PROBLEM REQUIREMENTS → Everything in the listing should be restated word for word.

::: DATA SHOWN

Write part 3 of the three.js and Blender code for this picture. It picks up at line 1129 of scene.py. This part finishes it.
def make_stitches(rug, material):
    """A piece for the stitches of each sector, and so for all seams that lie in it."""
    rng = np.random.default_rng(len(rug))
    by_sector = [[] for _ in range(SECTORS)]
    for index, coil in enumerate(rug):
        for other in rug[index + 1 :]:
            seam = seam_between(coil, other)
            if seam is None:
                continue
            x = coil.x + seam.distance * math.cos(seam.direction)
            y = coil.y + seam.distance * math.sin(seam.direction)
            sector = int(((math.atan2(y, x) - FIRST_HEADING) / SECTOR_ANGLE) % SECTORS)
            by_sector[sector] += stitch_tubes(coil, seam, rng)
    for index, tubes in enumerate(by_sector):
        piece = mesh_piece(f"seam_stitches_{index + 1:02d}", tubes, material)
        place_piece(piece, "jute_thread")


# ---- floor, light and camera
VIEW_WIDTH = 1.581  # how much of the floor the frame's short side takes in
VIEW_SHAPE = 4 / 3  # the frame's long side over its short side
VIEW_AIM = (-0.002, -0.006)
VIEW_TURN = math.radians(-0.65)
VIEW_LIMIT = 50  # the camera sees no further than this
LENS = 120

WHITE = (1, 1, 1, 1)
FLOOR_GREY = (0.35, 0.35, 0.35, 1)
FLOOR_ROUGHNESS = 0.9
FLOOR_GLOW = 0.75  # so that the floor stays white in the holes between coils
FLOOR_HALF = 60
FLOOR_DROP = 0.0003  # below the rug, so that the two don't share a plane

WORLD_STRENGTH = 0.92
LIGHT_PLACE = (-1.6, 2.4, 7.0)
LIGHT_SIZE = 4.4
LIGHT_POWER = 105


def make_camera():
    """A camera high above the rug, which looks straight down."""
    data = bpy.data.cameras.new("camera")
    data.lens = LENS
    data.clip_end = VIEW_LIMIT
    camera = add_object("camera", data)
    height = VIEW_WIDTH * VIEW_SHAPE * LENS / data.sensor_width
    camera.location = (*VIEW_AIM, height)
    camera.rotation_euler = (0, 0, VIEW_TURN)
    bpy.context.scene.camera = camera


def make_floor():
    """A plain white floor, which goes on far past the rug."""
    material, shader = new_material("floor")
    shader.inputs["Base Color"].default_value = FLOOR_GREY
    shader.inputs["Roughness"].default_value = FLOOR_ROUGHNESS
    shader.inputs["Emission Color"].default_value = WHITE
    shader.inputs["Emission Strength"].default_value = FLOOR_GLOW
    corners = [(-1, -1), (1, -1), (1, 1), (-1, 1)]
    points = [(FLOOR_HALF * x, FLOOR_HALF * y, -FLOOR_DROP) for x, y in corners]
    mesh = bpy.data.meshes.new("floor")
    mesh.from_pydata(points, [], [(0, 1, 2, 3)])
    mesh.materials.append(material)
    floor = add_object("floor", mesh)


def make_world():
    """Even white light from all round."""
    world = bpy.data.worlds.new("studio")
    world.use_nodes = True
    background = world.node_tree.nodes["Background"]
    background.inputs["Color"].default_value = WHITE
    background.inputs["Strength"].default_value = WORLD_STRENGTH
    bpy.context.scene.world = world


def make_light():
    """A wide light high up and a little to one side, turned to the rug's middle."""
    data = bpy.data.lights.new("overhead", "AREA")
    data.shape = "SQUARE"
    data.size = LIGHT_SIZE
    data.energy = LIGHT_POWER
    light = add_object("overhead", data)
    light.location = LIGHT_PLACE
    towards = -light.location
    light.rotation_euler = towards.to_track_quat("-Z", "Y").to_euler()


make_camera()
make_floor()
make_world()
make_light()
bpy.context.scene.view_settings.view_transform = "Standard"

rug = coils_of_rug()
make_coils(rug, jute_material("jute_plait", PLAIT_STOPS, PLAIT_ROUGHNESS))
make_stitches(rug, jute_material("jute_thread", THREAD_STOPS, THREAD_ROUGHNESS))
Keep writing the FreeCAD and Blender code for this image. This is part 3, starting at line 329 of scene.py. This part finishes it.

::::::

SOLUTION FOR THIS EXERCISE →
Write part 3 of the three.js and Blender code for this picture. It picks up at line 1129 of scene.py. This part finishes it.
def make_stitches(rug, material):
    """A piece for the stitches of each sector, and so for all seams that lie in it."""
    rng = np.random.default_rng(len(rug))
    by_sector = [[] for _ in range(SECTORS)]
    for index, coil in enumerate(rug):
        for other in rug[index + 1 :]:
            seam = seam_between(coil, other)
            if seam is None:
                continue
            x = coil.x + seam.distance * math.cos(seam.direction)
            y = coil.y + seam.distance * math.sin(seam.direction)
            sector = int(((math.atan2(y, x) - FIRST_HEADING) / SECTOR_ANGLE) % SECTORS)
            by_sector[sector] += stitch_tubes(coil, seam, rng)
    for index, tubes in enumerate(by_sector):
        piece = mesh_piece(f"seam_stitches_{index + 1:02d}", tubes, material)
        place_piece(piece, "jute_thread")


# ---- floor, light and camera
VIEW_WIDTH = 1.581  # how much of the floor the frame's short side takes in
VIEW_SHAPE = 4 / 3  # the frame's long side over its short side
VIEW_AIM = (-0.002, -0.006)
VIEW_TURN = math.radians(-0.65)
VIEW_LIMIT = 50  # the camera sees no further than this
LENS = 120

WHITE = (1, 1, 1, 1)
FLOOR_GREY = (0.35, 0.35, 0.35, 1)
FLOOR_ROUGHNESS = 0.9
FLOOR_GLOW = 0.75  # so that the floor stays white in the holes between coils
FLOOR_HALF = 60
FLOOR_DROP = 0.0003  # below the rug, so that the two don't share a plane

WORLD_STRENGTH = 0.92
LIGHT_PLACE = (-1.6, 2.4, 7.0)
LIGHT_SIZE = 4.4
LIGHT_POWER = 105


def make_camera():
    """A camera high above the rug, which looks straight down."""
    data = bpy.data.cameras.new("camera")
    data.lens = LENS
    data.clip_end = VIEW_LIMIT
    camera = add_object("camera", data)
    height = VIEW_WIDTH * VIEW_SHAPE * LENS / data.sensor_width
    camera.location = (*VIEW_AIM, height)
    camera.rotation_euler = (0, 0, VIEW_TURN)
    bpy.context.scene.camera = camera


def make_floor():
    """A plain white floor, which goes on far past the rug."""
    material, shader = new_material("floor")
    shader.inputs["Base Color"].default_value = FLOOR_GREY
    shader.inputs["Roughness"].default_value = FLOOR_ROUGHNESS
    shader.inputs["Emission Color"].default_value = WHITE
    shader.inputs["Emission Strength"].default_value = FLOOR_GLOW
    corners = [(-1, -1), (1, -1), (1, 1), (-1, 1)]
    points = [(FLOOR_HALF * x, FLOOR_HALF * y, -FLOOR_DROP) for x, y in corners]
    mesh = bpy.data.meshes.new("floor")
    mesh.from_pydata(points, [], [(0, 1, 2, 3)])
    mesh.materials.append(material)
    floor = add_object("floor", mesh)


def make_world():
    """Even white light from all round."""
    world = bpy.data.worlds.new("studio")
    world.use_nodes = True
    background = world.node_tree.nodes["Background"]
    background.inputs["Color"].default_value = WHITE
    background.inputs["Strength"].default_value = WORLD_STRENGTH
    bpy.context.scene.world = world


def make_light():
    """A wide light high up and a little to one side, turned to the rug's middle."""
    data = bpy.data.lights.new("overhead", "AREA")
    data.shape = "SQUARE"
    data.size = LIGHT_SIZE
    data.energy = LIGHT_POWER
    light = add_object("overhead", data)
    light.location = LIGHT_PLACE
    towards = -light.location
    light.rotation_euler = towards.to_track_quat("-Z", "Y").to_euler()


make_camera()
make_floor()
make_world()
make_light()
bpy.context.scene.view_settings.view_transform = "Standard"

rug = coils_of_rug()
make_coils(rug, jute_material("jute_plait", PLAIT_STOPS, PLAIT_ROUGHNESS))
make_stitches(rug, jute_material("jute_thread", THREAD_STOPS, THREAD_ROUGHNESS))
Keep writing the FreeCAD and Blender code for this image. This is part 3, starting at line 329 of scene.py. This part finishes it.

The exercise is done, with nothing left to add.